Na Universidade Federal do Cariri (UFCA), a Ouvidoria registrou, no último ano, 21 denúncias para o possível uso indevido das cotas raciais no ingresso ao ensino superior. Neste ano, um caso ganhou repercussão após processo instaurado no Ministério Público Federal (MPF), envolvendo três alunos. Além disso, outras duas denúncias foram registradas por meio da ouvidoria.
“Do semestre 2019.2 em diante, todos os candidatos em cotas raciais passaram pela comissão de heteroidentificação como etapa do processo de seleção, diminuindo consideravelmente o número de registros de manifestações na Ouvidoria Geral”, ressaltou a UFCA, em nota.
Criação
A Universidade Estadual do Ceará (Uece) ainda não possui este mecanismo, mas, após quatro casos em investigação, a pró-reitora de graduação da Uece, Mônica Duarte, detalhou que a Instituição viu a necessidade de criar uma Comissão de Heteroidentificação. A Unilab vai auxiliar a Uece. Segundo Duarte, a Comissão deve ser aprovada ainda no segundo semestre deste ano.
A ideia, segundo ela, é deixar o processo mais claro. Mônica acrescenta que a Uece ainda não pode falar em fraudes porque os casos estão sob a análise da assessoria jurídica da Universidade.

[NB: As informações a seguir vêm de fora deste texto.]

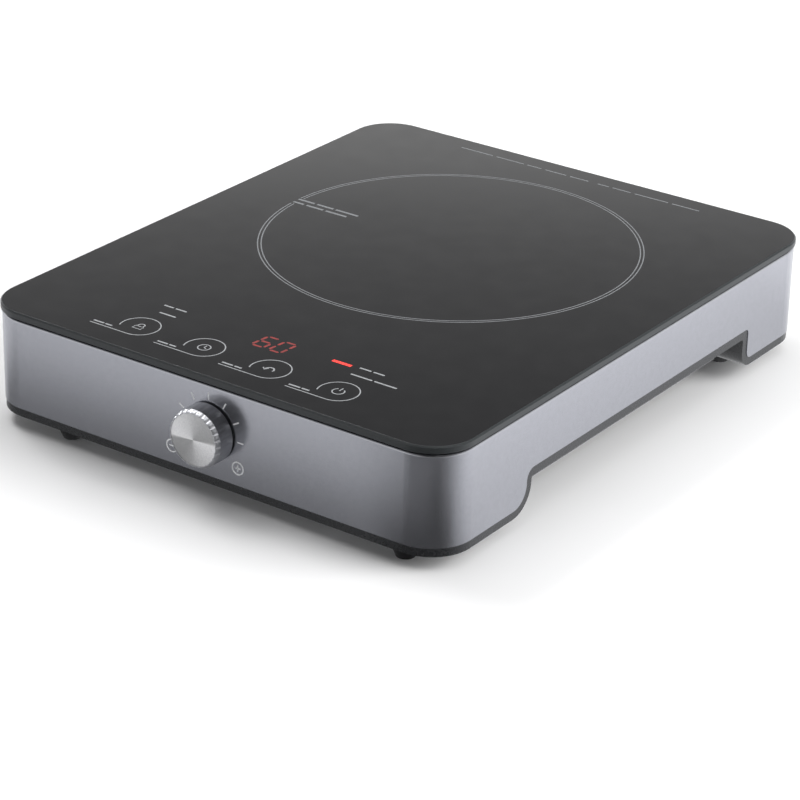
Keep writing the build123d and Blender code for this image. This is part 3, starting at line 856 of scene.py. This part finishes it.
class HOB_OT_knob(bpy.types.Operator):
    """Chrome knob with a notched edge and a spun disc"""

    bl_idname = "hob.knob"
    bl_label = "Knob"

    def execute(self, context):
        sizes = context.scene.hob_shapes
        profile = soften(np.array([
            (0, 10), (3.1, 10), (3.1, 4), (5.5, 4), (5.5, 9), (13.9, 9), (13.9, 1.0),
            (15.3, 1.0), (15.6, 1.4), (15.45, 10.4), (14.9, 12.1), (14.3, 13.0), (13.95, 13.0),
            (13.95, 12.0), (0, 12.0),
        ]) * MM, 0.12 * MM, 4)
        out = profile[:, 1] / MM
        reach = profile[:, 0] / MM
        cut = np.where((out > 10.0) & (reach > 14.1), np.clip((out - 10.0) / 1.0, 0, 1), 0)
        body = turned(
            profile, 12 * sizes.knob_notches, sizes.notch_depth * cut,
            lambda angle: np.clip(1.8 * np.cos(sizes.knob_notches * angle) - 0.5, 0, 1),
        )
        origin = (KNOB_X, FRONT, KNOB_Z)
        knob = piece("knob_shell", [placed(body, origin, ON_FRONT)], [turned_chrome()],
                     "knob", sharp=40)
        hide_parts("knob_body")
        disc = soften(np.array([
            (0, 11.9), (13.9, 11.9), (13.9, 12.8), (0, 12.85)
        ]) * MM, 0.15 * MM, 4)
        # the spun disc carries sectors of painted reflection in its tone
        cap = piece("knob_disc", [placed(turned(disc, 144), origin, ON_FRONT)],
                    [spun_aluminium_painted_sheen()], "knob")
        cap.modifiers.clear()
        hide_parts("knob_face_disc")
        return {"FINISHED"}


class HOB_OT_feet(bpy.types.Operator):
    """Four turned rubber feet"""

    bl_idname = "hob.feet"
    bl_label = "Feet"

    def execute(self, context):
        # moulded rubber: black with a fine matt grain
        rubber = mottled(
            "moulded_rubber", "#19191a", "#232324", 0.5 * MM, 0.02 * MM, (0.6, 0.8)
        )
        bend = context.scene.hob_shapes.foot_round
        for name in FEET:
            low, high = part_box(name)
            profile = soften(np.array([
                (0, 0.6), (2.6, 0.6), (3.4, 0), (4.9, 0), (6.4, 3.5), (7.0, 8.0), (2.95, 8.0),
                (2.95, 10.3), (3.5, 10.6), (3.5, 11.4), (2.4, 13.2), (0, 13.2),
            ]) * MM, [0.2 * MM, 0.2 * MM, 0.2 * MM, bend] + 6 * [0.15 * MM], 4)
            grid = turned(profile, 64)
            origin = ((low.x + high.x) / 2, (low.y + high.y) / 2, 0)
            foot = piece(name + "_rubber", [placed(grid, origin, ON_TOP)], [rubber])
            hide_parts(name)
        return {"FINISHED"}


class HOB_OT_screws(bpy.types.Operator):
    """Eight pan-head screws with a cross recess, seen from below"""

    bl_idname = "hob.screws"
    bl_label = "Base Screws"

    def execute(self, context):
        low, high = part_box("base_screws")
        seat = low.z + 2.0 * MM
        profile = soften(np.array([
            (0, -14), (1.4, -14), (1.4, 0), (3.2, 0), (3.2, 0.9), (2.0, 1.9), (1.8, 1.95),
            (1.4, 1.98), (1.0, 2.0), (0.6, 2.0), (0.3, 2.0), (0, 2.0),
        ]) * MM, 0.1 * MM, 4)
        grid = turned(profile, 64)
        flat = np.abs(grid[..., :2]) / MM
        # the recess follows a cross: deep where a point is near either arm's middle line
        near = np.clip((0.5 - flat.min(-1)) / 0.15, 0, 1)
        near = near * np.clip((1.9 - flat.max(-1)) / 0.3, 0, 1)
        grid[..., 2] -= np.where(grid[..., 2] > 1.5 * MM, 0.9 * MM * near, 0)
        grids = [
            placed(grid, (x * MM, y * MM, seat), FROM_BELOW) for x, y in SCREW_PLACES
        ]
        # cold-headed steel under zinc plating: pale grey, with a soft shine
        zinc = mottled(
            "zinc_plated_steel", "#9b9da0", "#b3b4b6", 1 * MM, 0.004 * MM, (0.25, 0.4),
            Metallic=1.0,
        )
        screws = piece("pan_screws", grids, [zinc])
        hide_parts("base_screws")
        return {"FINISHED"}


class HOB_OT_gland(bpy.types.Operator):
    """Cord gland with a ribbed strain relief"""

    bl_idname = "hob.gland"
    bl_label = "Cord Gland"

    def execute(self, context):
        ribs = []
        for count in range(4):
            out = 4.0 + 2.1 * count
            wide = 8.0 - 0.45 * count
            neck = wide - 1.1
            ribs += [(wide, out), (wide, out + 1.1), (neck, out + 1.35), (neck, out + 1.9)]
        points = [(3.5, -14), (7.0, -14), (7.0, 0), (10, 0), (10, 2.5), (8.2, 2.5), (7.6, 3.6)]
        points += ribs + [(5.8, 12.6), (5.8, 13.0), (3.5, 13.0), (3.5, 5.0), (3.5, -14)]
        grid = turned(soften(np.array(points) * MM, 0.1 * MM, 4), 72)
        grid = placed(grid, (GLAND_X, BACK, GLAND_Z), ON_BACK)
        # moulded nylon with a spark-eroded grain: black, between matt and satin
        nylon = mottled(
            "moulded_black_nylon", "#1c1c1d", "#262627", 0.6 * MM, 0.02 * MM, (0.4, 0.55)
        )
        gland = piece("gland_relief", [grid], [nylon])
        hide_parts("cord_gland")
        return {"FINISHED"}


class HOB_OT_casing(bpy.types.Operator):
    """Finishes of the sleeve, the base tray and the seal"""

    bl_idname = "hob.casing"
    bl_label = "Casing"

    def execute(self, context):
        coat("sleeve", metallic_lacquer())
        # moulded ABS: dark grey with a low, even sheen
        coat("base_tray", mottled(
            "moulded_grey_abs", "#242527", "#292a2c", 2.4 * MM, 0.006 * MM, (0.24, 0.3),
            IOR=1.6,
        ))
        # silicone bead laid as a paste: black and dull, so that the joint reads as a shadow
        coat("glass_seal", mottled(
            "cast_silicone_seal", "#101011", "#171718", 0.8 * MM, 0.02 * MM, (0.5, 0.7)
        ))
        return {"FINISHED"}


class HOB_OT_inside(bpy.types.Operator):
    """Finishes of the parts inside the casing"""

    bl_idname = "hob.inside"
    bl_label = "Inside"

    def execute(self, context):
        # (name, dark tone, light tone, grain and depth in mm, roughness, metallic): nodes
        makes = {
            # turned or rolled, then plated with zinc: cool grey with a soft shine
            ("plated_steel_parts", "#8f9194", "#a8aaac", 1.0, 0.004, (0.25, 0.4), 1.0): (
                "encoder_shaft", "encoder_washer", "encoder_nut", "coil_screws", "board_screws",
                "panel_screws", "fan_screws",
            ),
            # moulded nylon with a spark-eroded grain: dark and nearly matt
            ("moulded_dark_nylon", "#232425", "#2e2f31", 0.5, 0.015, (0.4, 0.55), 0.0): (
                "upper_frame", "encoder_body", "coil_carrier", "panel_carrier", "fan_frame",
                "fan_rotor", "fan_stator", "gland_nut", "buzzer", "igbt", "bridge_rectifier",
            ),
            # glass-fibre laminate, coated with green resist: smooth, with a faint weave
            ("green_board_laminate", "#1d4a31", "#27583b", 0.4, 0.01, (0.3, 0.45), 0.0): (
                "encoder_board", "power_board", "control_board",
            ),
            # drawn copper wire under clear enamel: warm orange brown with a gloss
            ("enamelled_copper", "#a2582c", "#bc6c3a", 0.5, 0.02, (0.25, 0.4), 1.0): (
                "induction_coil", "filter_choke",
            ),
            # pressed and fired ferrite powder: dark grey and dull, like slate
            ("sintered_ferrite", "#2c2d2f", "#3a3b3d", 0.6, 0.02, (0.6, 0.8), 0.0): (
                "ferrite_bars",
            ),
            # mica flakes pressed with resin: buff, with flecks that glint
            ("pressed_mica", "#a99a78", "#c4b594", 1.2, 0.02, (0.35, 0.6), 0.0): ("mica_sheet",),
            # cast silicone: milky white and soft to the eye
            ("cast_white_silicone", "#d6d6d2", "#e4e4e0", 0.8, 0.02, (0.5, 0.65), 0.0): (
                "sensor_cap",
            ),
            # extruded aluminium, left bare: light grey with a dull shine
            ("extruded_aluminium", "#b9babc", "#c9cacc", 0.7, 0.01, (0.3, 0.45), 1.0): (
                "heatsink",
            ),
            # moulded polyester cases: ochre yellow with a low gloss
            ("moulded_yellow_case", "#b89a3e", "#c9ab4c", 0.8, 0.01, (0.35, 0.5), 0.0): (
                "film_capacitors", "relay",
            ),
            # aluminium can in a shrunk film sleeve: blue black and smooth
            ("printed_can_sleeve", "#1f2836", "#283244", 0.8, 0.01, (0.3, 0.4), 0.0): (
                "electrolytic_capacitor",
            ),
            # woven glass-fibre sleeving: off-white, dry and a little rough
            ("woven_lead_sleeving", "#c9c6bd", "#dcd9d0", 0.6, 0.04, (0.6, 0.8), 0.0): (
                "coil_leads", "thermistor", "ribbon_cable", "fuse",
            ),
            # stamped and bent brass: yellow with a soft shine
            ("stamped_brass", "#b08d46", "#c6a258", 0.6, 0.01, (0.25, 0.4), 1.0): (
                "touch_springs",
            ),
            # moulded red acrylic: deep red, and glossy where it faces the glass
            ("tinted_red_diffuser", "#4a0f0d", "#641612", 0.8, 0.01, (0.3, 0.4), 0.0): (
                "display_module", "indicator_lights",
            ),
            # moulded polyamide: leaf green with a low gloss
            ("moulded_green_polyamide", "#2c6a3c", "#377a48", 0.6, 0.01, (0.4, 0.55), 0.0): (
                "terminal_block",
            ),
        }
        for (name, dark, light, grain, depth, rough, metal), nodes in makes.items():
            made = mottled(name, dark, light, grain * MM, depth * MM, rough, Metallic=metal)
            for node in nodes:
                coat(node, made)
        return {"FINISHED"}


OPERATORS = (
    HOB_OT_stage, HOB_OT_glass, HOB_OT_zone, HOB_OT_keys, HOB_OT_display, HOB_OT_front,
    HOB_OT_knob, HOB_OT_feet, HOB_OT_screws, HOB_OT_gland, HOB_OT_casing, HOB_OT_inside,
)
GROUPS = {
    "hob_prints": HobPrintSizes,
    "hob_shapes": HobShapeSizes,
    "hob_colours": HobColours,
    "hob_stage": HobStage,
}


class HOB_PT_panel(bpy.types.Panel):
    """Lists the hob's sizes, colours and pieces"""

    bl_label = "Tabletop Hob"
    bl_idname = "HOB_PT_panel"
    bl_space_type = "VIEW_3D"
    bl_region_type = "UI"
    bl_category = "Hob"

    def draw(self, context):
        for name, group in GROUPS.items():
            box = self.layout.box()
            for key in group.__annotations__:
                box.prop(getattr(context.scene, name), key)
        for operator in OPERATORS:
            self.layout.operator(operator.bl_idname)


def register():
    for made in (*GROUPS.values(), *OPERATORS, HOB_PT_panel):
        bpy.utils.register_class(made)
    for name, group in GROUPS.items():
        setattr(bpy.types.Scene, name, bpy.props.PointerProperty(type=group))


def unregister():
    for name in GROUPS:
        delattr(bpy.types.Scene, name)
    for made in reversed((*GROUPS.values(), *OPERATORS, HOB_PT_panel)):
        bpy.utils.unregister_class(made)


def main():
    register()
    bpy.ops.hob.stage()
    bpy.ops.hob.glass()
    bpy.ops.hob.zone()
    bpy.ops.hob.keys()
    bpy.ops.hob.display()
    bpy.ops.hob.front()
    bpy.ops.hob.knob()
    bpy.ops.hob.feet()
    bpy.ops.hob.screws()
    bpy.ops.hob.gland()
    bpy.ops.hob.casing()
    bpy.ops.hob.inside()


if __name__ == "__main__":
    main()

O Instituto Federal do Ceará (IFCE), por sua vez, informou que, até o momento, não há registros de estudantes que tenham ingressado em seus cursos de maneira fraudulenta e nem chegado a perder vagas por conta de apresentação de documentação falsa. Apesar disso, o Departamento de Ingressos da Pró-Reitoria de Ensino do IFCE estima que o Controle Acadêmico, instituído em 2019, “já tenha evitado cerca de 15% de matrículas inadequadas”.
Das seis instituições públicas de ensino, a Universidade Regional do Cariri (Urca) foi a única que não respondeu aos questionamentos até o fechamento desta matéria.